## Task directions:
Repeat every line below exactly as it reads.

## Provided data:

-- Start --

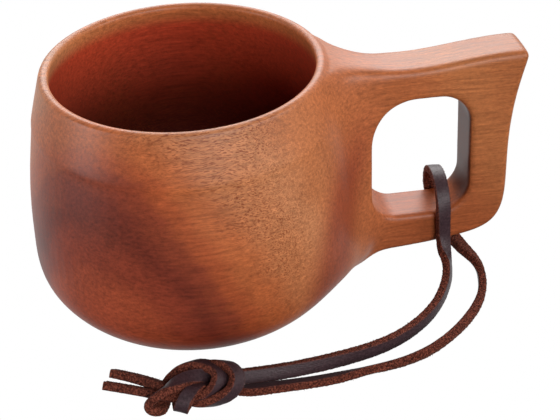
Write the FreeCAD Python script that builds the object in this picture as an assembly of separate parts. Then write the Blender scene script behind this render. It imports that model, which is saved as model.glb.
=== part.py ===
import FreeCAD, Part
import math
import os
from FreeCAD import Vector

os.makedirs("parts", exist_ok=True)

# A kuksa: a drinking cup carved with its handle from one block of wood, and a leather lace
# looped round the lower bar of the handle and knotted.
# Millimetres. +Z is up, +X runs out along the handle, -Y is the side the lace lies on.
# The origin is the centre of the flat base that the cup stands on.

# ---- Bowl ----
RIM_HEIGHT = 71.0
RIM_RADIUS = 37.3
MOUTH_RADIUS = 34.5
BASE_RADIUS = 28.0
BELLY_RADIUS = 45.3
BELLY_HEIGHT = 23.0
FLOOR_THICKNESS = 7.0
WALL_THICKNESS = 4.2
RIM_ROUNDING = 1.1

# ---- Handle ----
HANDLE_THICKNESS = 13.8
HANDLE_EDGE_ROUNDING = 2.0
HANDLE_TIP = (93.2, 67.3)
FLARE_RADIUS = 20.0
FLARE_SINK = 0.2
FLARE_LEVELS = (1.0, 4.5, 8.0, 14.0, 20.0, 28.0, 38.0, 48.0, 58.0, 66.0, 71.5)
HOLE_X = (49.4, 78.6)
HOLE_Z = (17.9, 55.8)
HOLE_TAPER = 1.7
HOLE_CORNER_RADIUS = 9.0
HOLE_INNER_CORNER_RADIUS = 13.0
HOLE_EDGE_ROUNDING = 1.6

# ---- Lace ----
LACE_WIDTH = 4.0
LACE_THICKNESS = 2.3
LACE_GAP = 0.4
LACE_ON_TABLE = LACE_WIDTH / 2 + LACE_GAP / 2
LEG_OFFSET = HANDLE_THICKNESS / 2 + LACE_THICKNESS / 2 + LACE_GAP
ARCH_X = 70.6
ARCH_TOP = 27.3
UNDER_BAR_Z = 5.0
SECTIONS_A_STATION = 3

# Where the lace bends. Each bend is a line that the faces on both sides of the cut meet on,
# at the side of the lace that the bend closes towards, so the cut only ever opens.
HANG_CUT = (Vector(82.4, -10.5, 0), Vector(-1, 0, 0))
SWEEP_CUT = (Vector(82.4, -19.0, 0), Vector(-1, 0, 0))
BEND_CUT = (Vector(58.4, -49.4, 0), Vector(-0.41, 0.91, 0))
KNOT_CUT = (Vector(9.4, -55.2, 0), Vector(0, 1, 0))
TAIL_CUT = (Vector(-20.0, -51.2, 0), Vector(0.55, 0.83, 0))

# The knot is a thick flattened ring, as wide as both strands wrapped round each other.
KNOT_CENTRE = Vector(-5.2, -50.6, 4.2)
KNOT_RING_RADIUS = 3.9
KNOT_CORD_RADIUS = 3.4
KNOT_STRETCH = (1.7, 1.0, 1.2)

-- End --

## Result for this exercise:
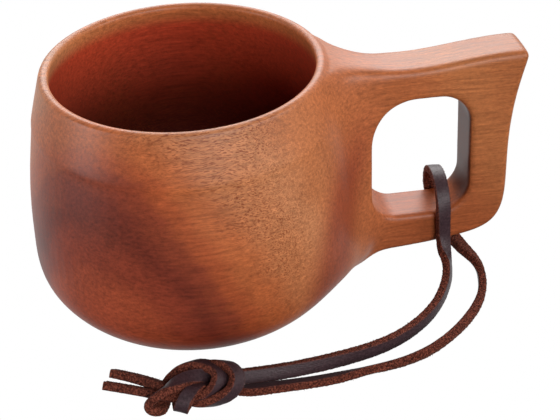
Write the FreeCAD Python script that builds the object in this picture as an assembly of separate parts. Then write the Blender scene script behind this render. It imports that model, which is saved as model.glb.
=== part.py ===
import FreeCAD, Part
import math
import os
from FreeCAD import Vector

os.makedirs("parts", exist_ok=True)

# A kuksa: a drinking cup carved with its handle from one block of wood, and a leather lace
# looped round the lower bar of the handle and knotted.
# Millimetres. +Z is up, +X runs out along the handle, -Y is the side the lace lies on.
# The origin is the centre of the flat base that the cup stands on.

# ---- Bowl ----
RIM_HEIGHT = 71.0
RIM_RADIUS = 37.3
MOUTH_RADIUS = 34.5
BASE_RADIUS = 28.0
BELLY_RADIUS = 45.3
BELLY_HEIGHT = 23.0
FLOOR_THICKNESS = 7.0
WALL_THICKNESS = 4.2
RIM_ROUNDING = 1.1

# ---- Handle ----
HANDLE_THICKNESS = 13.8
HANDLE_EDGE_ROUNDING = 2.0
HANDLE_TIP = (93.2, 67.3)
FLARE_RADIUS = 20.0
FLARE_SINK = 0.2
FLARE_LEVELS = (1.0, 4.5, 8.0, 14.0, 20.0, 28.0, 38.0, 48.0, 58.0, 66.0, 71.5)
HOLE_X = (49.4, 78.6)
HOLE_Z = (17.9, 55.8)
HOLE_TAPER = 1.7
HOLE_CORNER_RADIUS = 9.0
HOLE_INNER_CORNER_RADIUS = 13.0
HOLE_EDGE_ROUNDING = 1.6

# ---- Lace ----
LACE_WIDTH = 4.0
LACE_THICKNESS = 2.3
LACE_GAP = 0.4
LACE_ON_TABLE = LACE_WIDTH / 2 + LACE_GAP / 2
LEG_OFFSET = HANDLE_THICKNESS / 2 + LACE_THICKNESS / 2 + LACE_GAP
ARCH_X = 70.6
ARCH_TOP = 27.3
UNDER_BAR_Z = 5.0
SECTIONS_A_STATION = 3

# Where the lace bends. Each bend is a line that the faces on both sides of the cut meet on,
# at the side of the lace that the bend closes towards, so the cut only ever opens.
HANG_CUT = (Vector(82.4, -10.5, 0), Vector(-1, 0, 0))
SWEEP_CUT = (Vector(82.4, -19.0, 0), Vector(-1, 0, 0))
BEND_CUT = (Vector(58.4, -49.4, 0), Vector(-0.41, 0.91, 0))
KNOT_CUT = (Vector(9.4, -55.2, 0), Vector(0, 1, 0))
TAIL_CUT = (Vector(-20.0, -51.2, 0), Vector(0.55, 0.83, 0))

# The knot is a thick flattened ring, as wide as both strands wrapped round each other.
KNOT_CENTRE = Vector(-5.2, -50.6, 4.2)
KNOT_RING_RADIUS = 3.9
KNOT_CORD_RADIUS = 3.4
KNOT_STRETCH = (1.7, 1.0, 1.2)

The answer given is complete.